A fala gerou forte reação na China, tanto no âmbito estatal quanto na opinião pública. A mídia chinesa elevou o tom e chegou a insultar Takaichi, enquanto o jornal do Exército chinês advertiu que, caso o Japão interviesse no Estreito de Taiwan, “toda a nação japonesa se tornaria alvo”. Uma semana mais tarde, Takaichi reafirmou no Parlamento a possibilidade de mobilização japonesa (Chunshan, 2025). Diante disso, o governo chinês exigiu um esclarecimento formal da política japonesa sobre Taiwan. Chunshan (2025) pontua que, como alternativa possível para restabelecer confiança e estabilidade, China e Japão poderiam vir a negociar um documento bilateral semelhante ao Comunicado de 17 de Agosto de 1982 firmado entre China e Estados Unidos, no qual Washington reafirmou a política de não interferência nos assuntos internos chineses, sobretudo no que concerne à questão taiwanesa.
Apesar da retórica japonesa, uma ação militar isolada do Japão é altamente improvável sem apoio direto dos Estados Unidos. Nesse sentido, destaca-se a postura do presidente Donald Trump durante o episódio. Em um primeiro momento, Trump evitou apoiar publicamente Takaichi ou comentar a situação no Estreito de Taiwan, movimento que sinalizou prudência diante da sensibilidade do tema para a China e reforçou a estratégia de reaproximação sino-americana após o encontro entre Trump e Xi Jinping na APEC, que resultou no compromisso chinês de retomar compras de soja norte-americana (O Globo, 2025).
Mais recentemente, Xi dedicou metade de uma conversa telefônica de uma hora com Trump para reiterar a reivindicação histórica chinesa sobre Taiwan e reforçar o que chamou de responsabilidade compartilhada entre China e Estados Unidos para a estabilidade global. No mesmo dia, Trump telefonou para Takaichi recomendando que ela evitasse provocar Beijing, embora sem exigir retratação explícita, segundo reportado pelo Wall Street Journal (2025). Esse duplo movimento revela que Washington buscou evitar tensões capazes de comprometer a reaproximação econômica com a China e o acordo para ampliar as compras agrícolas norte-americanas.

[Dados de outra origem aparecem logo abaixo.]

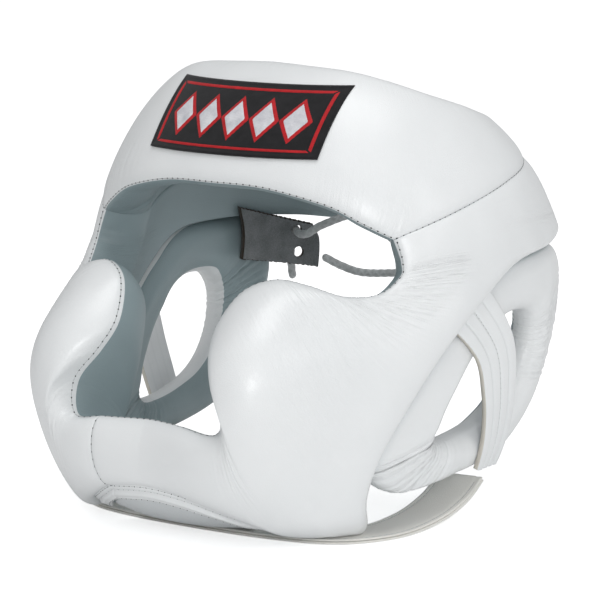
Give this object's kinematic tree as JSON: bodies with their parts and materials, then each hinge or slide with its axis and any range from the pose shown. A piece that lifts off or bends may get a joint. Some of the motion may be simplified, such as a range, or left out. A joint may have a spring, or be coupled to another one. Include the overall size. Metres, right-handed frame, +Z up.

Diante do exposto, percebe-se que a crise entre Japão e China evidencia o nó estratégico entre comércio, segurança e alianças no Indo-Pacífico. De um lado, o Japão testa os novos limites de sua política de defesa; de outro, revela sua profunda dependência do apoio militar norte-americano para qualquer ação na região. A China, por sua vez, reitera que Taiwan constitui sua linha vermelha absoluta, ao mesmo tempo em que demonstra habilidade em instrumentalizar a relação sino-estadunidense a seu favor, projetando a ideia de uma “securitização compartilhada” entre as duas potências. Já os Estados Unidos exibem cautela: compreendem tanto os riscos de uma ação militar japonesa isolada contra a China, dadas as limitações de capacidade das Forças de Autodefesa, quanto os custos econômicos e políticos de um confronto aberto no Indo-Pacífico.
Assim, o tabuleiro geopolítico do século XXI revela-se uma arena complexa e dinâmica, marcada pela busca de equilíbrio estratégico entre China, Estados Unidos e seus aliados, e pelo entrelaçamento cada vez mais profundo entre segurança regional e interdependência econômica.